Joy is evanescent. It is all around us but we are not always ready to receive it because our minds are filled with other things. The creation and appreciation of a work of art, which reminds us of a primeval joy, is also evanescent. We experience it for a brief moment of time before becoming embroiled once again with the business of living and its attendant emotions-- desire, hope, disappointment, temptation and ambition.

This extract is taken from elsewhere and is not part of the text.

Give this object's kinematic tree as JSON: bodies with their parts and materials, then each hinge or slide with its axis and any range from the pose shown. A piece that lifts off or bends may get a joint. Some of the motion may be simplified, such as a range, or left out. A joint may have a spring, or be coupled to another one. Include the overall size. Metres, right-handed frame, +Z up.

The words of a classical music composition are not high literature; yet, the sweetness of the melodies to which they are set, releases us into the freedom of primeval joy. There is a unique feeling of liberation in this. Similarly the oracle of colours and shapes in an abstract work of art make our spirits rise and soar with joy. Music and paintings touch our most primeval feelings. They render words, meanings and symbols redundant. It is a direct experience. Without pure, free joy, life is merely duty or even punishment. That is why art has a vital place in our lives. Art has the same importance in life as space has in a picture. Without art life would be barren—a mechanically lived series of events. The moon makes the sea heave and surge. Aesthetic experience creates a similar feeling in our hearts. The spring that flows through the notes of music touches two banks, joy on one side and sorrow on the other. It flows beyond the words of a poem and into the spaces between two lines. It rises like the sun in a work of art, illuminating our existence with its brilliant rays to make it shine like gold. The entire world of nature gleams as though dipped in molten gold. Our life becomes enchanted with the touch of that intense joy. In the radiance of the moments of joy that are gifted to us, we cease to be afraid even of death. Meaningless questions like what is the purpose of art in life simply do not occur to us. Everything is in a perpetual flow, continuous and eternal.
It is for this joy that we live. It rushes to embrace us from all sides. The heart of an art lover welcomes it warmly. We do not even recognise our own selves when we are mirrored in that intense joy. It is as though we are reborn.